The piece also features black K-pop fans who share their views on the web via YouTube and tumblr. While they are the most visible on the Internet, they are not necessarily the most representative.  Like most global K-pop fans, black K-pop fans access their K-pop through the Internet, but do not participate in K-pop via the Internet. Many do not make reaction videos, write about K-pop or leave comments on social media. In other words, a more realistic look at black K-pop fans would be to see who shows up to concerts, or track their viewing habits, something increasingly difficult with the changes in the information provided by analytics of social media sites.

 

Moreover, while hip-hop has a clear impact on K-pop, R&B has even more. All of the Big Three Korean agencies produce groups that delve into a variety of R&B genres. This makes sense, especially for those seeking wide mainstream appeal. Despite its long and staid history, hip-hop is still viewed by some as youth culture that challenges authority and the status quo, something that turns off older generations.  However, a wider variety of people find soul ballads or even R&B-inspired dance tracks appealing.  By suggesting  “the genre’s hip-hop influences act as a gateway drug,” it ignores the wide variety of music within K-pop as well as the ability of black fans to like aspects of K-pop that do not involve hip-hop. 

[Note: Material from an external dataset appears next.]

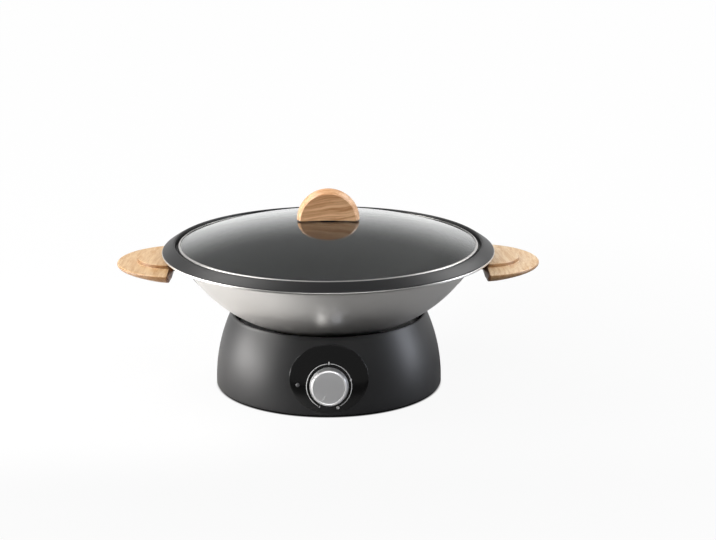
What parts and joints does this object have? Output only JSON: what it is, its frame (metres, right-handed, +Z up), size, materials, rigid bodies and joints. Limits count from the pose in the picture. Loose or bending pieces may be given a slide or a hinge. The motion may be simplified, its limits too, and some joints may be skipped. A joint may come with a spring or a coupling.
{
  "type": "electric wok",
  "caption": "Electric wok: a black heated base with a front dial, a lift-off steel bowl with half-moon wooden handles, and a lift-off domed glass lid with a wooden knob.",
  "frame": {"origin": "on the surface that the feet stand on, under the centre of the base", "axes": "+Z up, -Y to the front where the control knob is, +X through the right handle"},
  "size_m": [0.459, 0.3604, 0.217],
  "materials": {
    "housing": "satin black heat-resistant moulding",
    "panel": "gloss black",
    "print": "white print",
    "lens": "smoked, unlit",
    "lamp": "neon lamp glass",
    "cover": "moulded black",
    "fastener": "zinc-plated steel",
    "feet": "soft black",
    "shield": "pressed sheet",
    "hot_plate": "cast and machined",
    "element": "heat-tinted sheath",
    "ceramic": "unglazed",
    "copper": "drawn copper",
    "brass": "machined",
    "thermostat": "moulded phenolic",
    "inlet": "moulded black",
    "leads": "silicone insulation",
    "knob": "metallised silver",
    "knob_trim": "polished",
    "knob_face": "spun-brushed",
    "pointer": "white ink in a shallow groove",
    "bowl_steel": "polished stainless steel",
    "non_stick": "aluminium with black non-stick coat",
    "diffuser": "machined",
    "handle_wood": "lacquered light wood",
    "bracket": "stainless sheet",
    "spacer": "moulded black",
    "glass": "clear tempered",
    "lid_steel": "rolled stainless band",
    "knob_wood": "lacquered light wood",
    "seal": "silicone"
  },
  "bodies": {
    "base": {"base_housing": "housing", "control_panel": "panel", "dial_markings": "print", "indicator_lens": "lens", "indicator_lamp": "lamp", "bottom_cover": "cover", "cover_screws": "fastener", "rubber_feet": "feet", "heat_shield": "shield", "shield_screws": "fastener", "heating_plate": "hot_plate", "heating_element": "element", "element_clamp": "bracket", "ceramic_spacers": "ceramic", "plate_studs": "fastener", "plate_nuts": "fastener", "element_insulators": "ceramic", "element_terminals": "brass", "sensor_bulb": "copper", "sensor_clip": "bracket", "clip_screws": "fastener", "capillary_tube": "copper", "thermostat_body": "thermostat", "thermostat_bushing": "brass", "thermostat_bracket": "bracket", "thermostat_screws": "fastener", "thermostat_terminals": "brass", "inlet_socket": "inlet", "inlet_pins": "brass", "inlet_screws": "fastener", "terminal_block": "ceramic", "terminal_screws": "fastener", "thermal_fuse": "brass", "earth_tag": "brass", "earth_screw": "fastener", "internal_leads": "leads"},
    "knob": {"thermostat_shaft": "fastener", "knob_body": "knob", "knob_trim_ring": "knob_trim", "knob_face": "knob_face", "knob_pointer": "pointer"},
    "bowl": {"bowl_shell": "bowl_steel", "bowl_liner": "non_stick", "diffuser_disc": "diffuser", "handle_right": "handle_wood", "handle_left": "handle_wood", "handle_bracket_right": "bracket", "handle_bracket_left": "bracket", "handle_spacers": "spacer", "handle_screws": "fastener"},
    "lid": {"lid_glass": "glass", "lid_band": "lid_steel", "lid_knob": "knob_wood", "lid_knob_insert": "brass", "lid_knob_washer": "seal", "lid_screw": "fastener", "lid_screw_washer": "seal"}
  },
  "joints": [
    {"name": "knob_turn", "type": "hinge", "parent": "base", "child": "knob", "pos_m": [0, -0.12173, 0.0335], "axis": [0, 0.9874, -0.1583], "range_deg": [0, 305]},
    {"name": "bowl_lift", "type": "slide", "parent": "base", "child": "bowl", "axis": [0, 0, 1], "range_m": [0, 0.2]},
    {"name": "lid_lift", "type": "slide", "parent": "bowl", "child": "lid", "axis": [0, 0, 1], "range_m": [0, 0.15]}
  ]
}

The article also continues to promote the reductive argument that combines misappropriation, authenticity and K-pop.  Given that both black culture and K-pop are hybrid types of cultural production, drawing hard and fast rules who can and cannot borrow and under what circumstances is nearly impossible, as consensus is hard to come by.  Are black K-pop fans required to express “a genuine desire to connect” with Korean culture? When the article takes the expected turn to blackface in Korean popular culture, it makes it seem that racism runs rampant in K-pop, and in doing so, recycles this tired cliché about race and K-pop:  “Incidents of blackface and other similarly offensive events happen so often in Korean pop culture that one might attribute it to some sort of cultural naiveté or ignorance of historical context.”  There are far more incidents of blackface in the country that originated it than in Korean pop culture and the article distorts instances of blackface to make a false point about racism and K-pop.

Black K-pop fans are quite savvy and diverse, and this article only shows a glimpse of them.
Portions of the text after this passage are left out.